2. 7th Street Social

It was my third evening in DC when I was walking back from my yoga class and saw an amazing scene: 50 or so cyclists were riding together, led by a bike that carried a huge stereo system. It looked like loads of fun! The only problem was I had no clue what was going on or who was behind the event.

7th St. Social

Fortunately, soon I figured out that I had spotted the 7th Street Social, which is something between a group ride or a party on wheels organized by a local bike shop, BicycleSPACE. Last Thursday I joined the ride. For two hours we biked around the Capitol Hill area with music playing and lights blinking. We even rode up the ramp of an empty 4-story parking garage somewhere in Navy Yard to take a popsicle break at the rooftop, overlooking the waterfront and the city lit up at night. Unforgettable!

3. Nuit Blanche DC at Wonder Bread Factory

DC tends to have somewhat dull reputation. Based on my first month here, this is an unfair verdict. All you need is to make friends with a few nice key individuals, in my case an interior design student and a graphic designer, and all of a sudden cool-hunting becomes very easy.

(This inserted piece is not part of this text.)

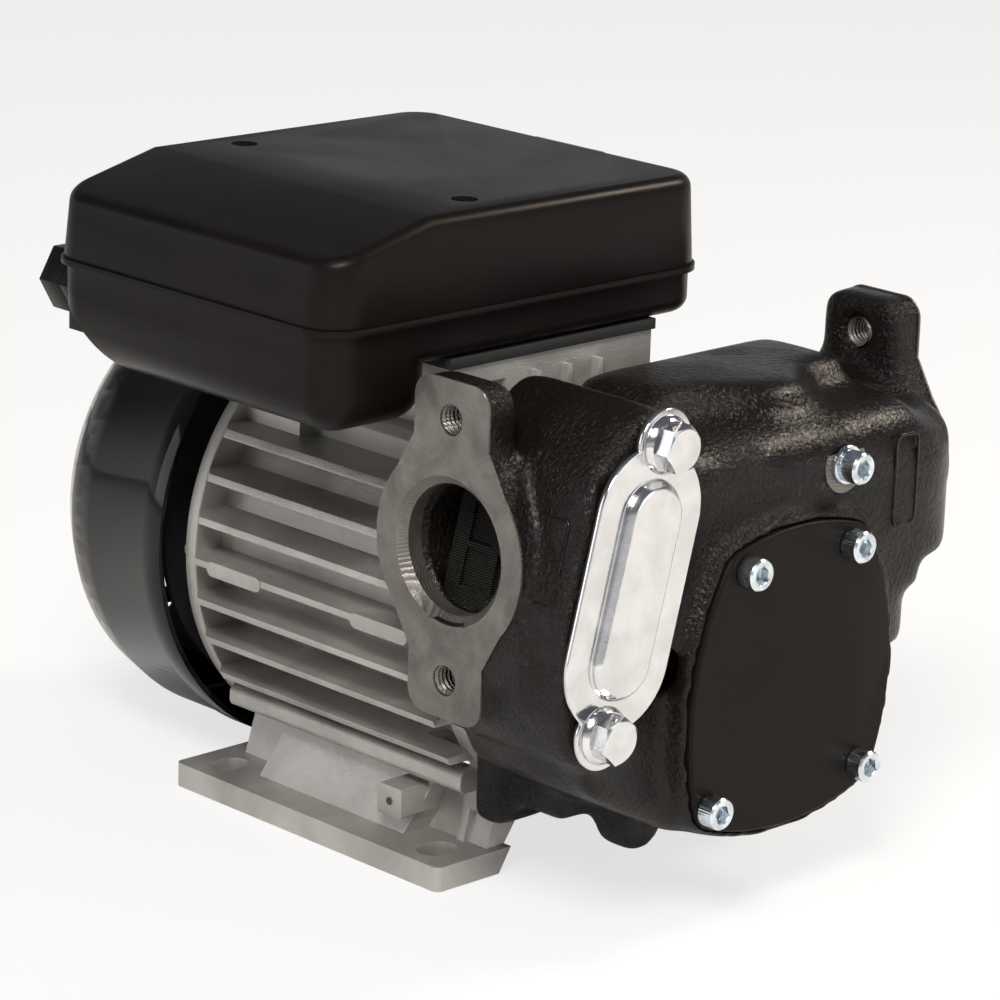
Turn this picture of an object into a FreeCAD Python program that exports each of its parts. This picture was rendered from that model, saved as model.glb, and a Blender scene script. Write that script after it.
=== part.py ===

As a result, you may find yourself at events like Nuit Blanche DC. This event was a part of Art All Night DC 2013, a free overnight arts festival in the Shaw neighborhood right next to the Howard University. The four floors of the renovated, post-industrial venue, Wonder Bread Factory, were filled with installations, performing and visual arts, short films, and DJs. For a street art fan like me, seeing graffiti artists in (legal) action was like Christmas.

Nuit Blanche DC

The Finnish readers could imagine the event being a mix of the Flow Festival and the Night of Arts in Helsinki. And similarly to these events back home, randomly bumping into acquaintances happened all the time. I had not even realized that I already know enough people in DC for that to happen. DC really is a village rather than a city, a cool village.

Highlights of the First 10 Days

Got a local phone number, a bank account, an ATM card, checks, and a public transportation card sorted out within 48 hours after immigration.

Found a cozy ashtanga yoga studio and went for the first run in the Rock Creek Park with brand new blue running shoes.

Borrowed a toolbox from an IMF economist and dismantled an IKEA shelf while helping a new friend from the World Bank mafia move to NYC.

Got an update of the Syria situation from the Assistant Professor in Arab Politics at Georgetown University.

Went to my first happy hours, ate empanadas (twice!), and found two cool hipster joints where drinks are served in jars.

Pearl Cups

Realized that my new office is a fancy historical building right next to the White House, and got off to a flying start with my project.

Was attacked by nasty mosquitoes and learnt that DC is built on a swamp (which may actually be a myth).

Test-drove city bikes and Pelago bikes on the streets of DC, and attended a dangerously inspiring event hosted by the DC Triathlon Club.

Spent endless hours scanning through Craigslist housing ads, responded to 37 or so, got invited to see a handful of apartments, and learnt what pet peeves are.

Felt grateful for friends for linking me with their DC friends, and for these friends of friends for making DC feel like home from the very beginning.

The Mission Begins

After an exciting Fulbright scholarship application process last winter and an awesome 150 days of summer, on August 27, 2013, it was finally time to catch a flight to the US to start my mission in the world of NGOs: A year-long Fulbright Mid Career Professional Development project with the American Red Cross in Washington, D.C.

I was browsing Fulbright introduction materials on the plane. Somewhere roughly above the infamous Eyjafjallajökull glacier it hit me. In one of the broschures, Senator J. William Fulbright was described a “Man with a Mission”. That’s when I got the idea to call my new blog “Miss with a Mission”.